What does it mean to lose the places that hold the moments that made you who you are?
What does it mean to lose the places you thought would safely preserve your memories while you went about the business of living?
What does that do to a person? To a community?
In PURPOSESCAPING terms, no season is wasted—so what is this season here to teach?
Is the lesson to clarify the necessary and strip away the unnecessary?
Is it to reduce my reliance on physical treasures that anchor my memories?
Is it to decrease my attachment to the things of this world so I can survive without them?
Is it to need and love nothing so I don’t fear losing anything?
The lesson can’t be to close my heart to all attachments so loss doesn’t destroy me. For what meaning is there if nothing can destroy me?
Perhaps the lesson is to anticipate being devastated—and welcome it even—because devastation reminds us that we’re alive.

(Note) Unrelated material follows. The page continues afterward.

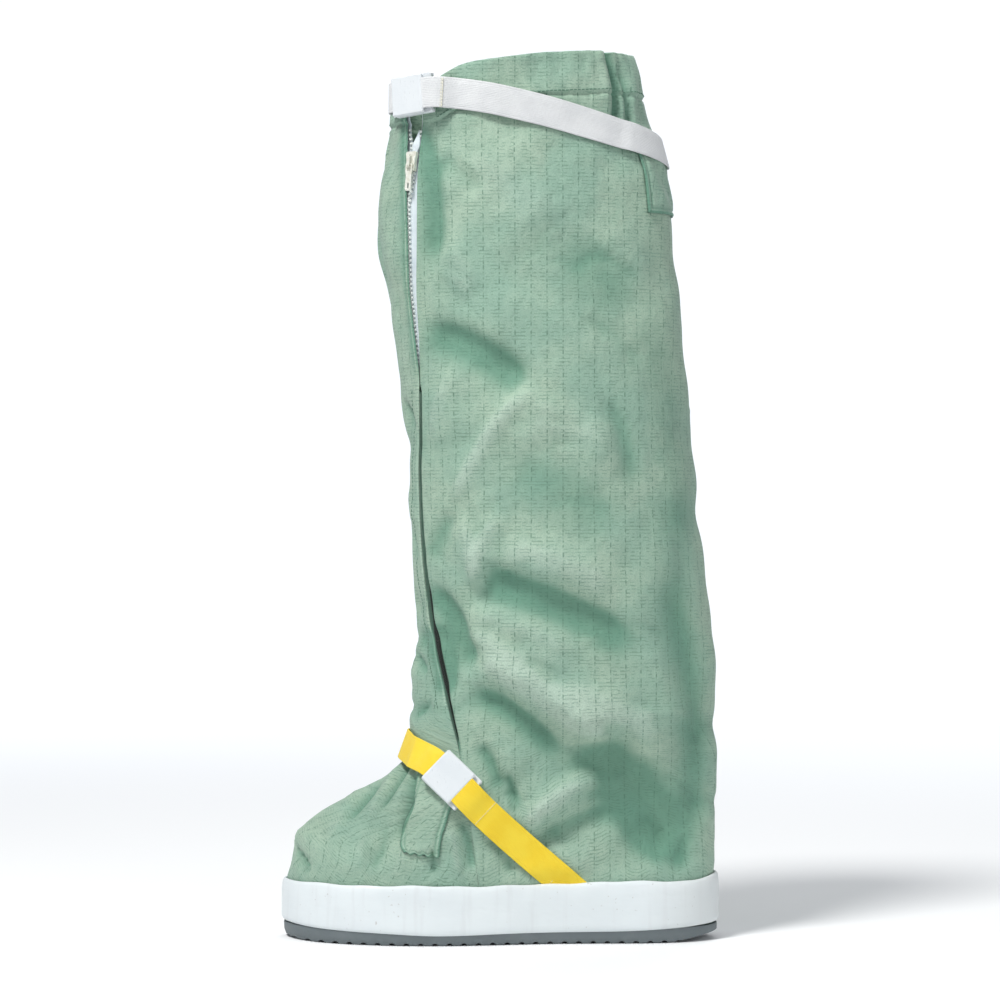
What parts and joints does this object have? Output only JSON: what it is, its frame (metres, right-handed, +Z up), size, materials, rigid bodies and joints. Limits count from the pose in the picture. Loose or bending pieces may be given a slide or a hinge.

These fires—and the swift devastation they caused—have altered what I thought possible. They’ve shifted our realm of normal. Preparing to flee, watching your landmarks disappear, and losing your memories is now something we may have to prepare for.
Maybe the only lesson is to stay present as each moment unfolds.
Because absolutely nothing is promised to the future, not even the relics of our past.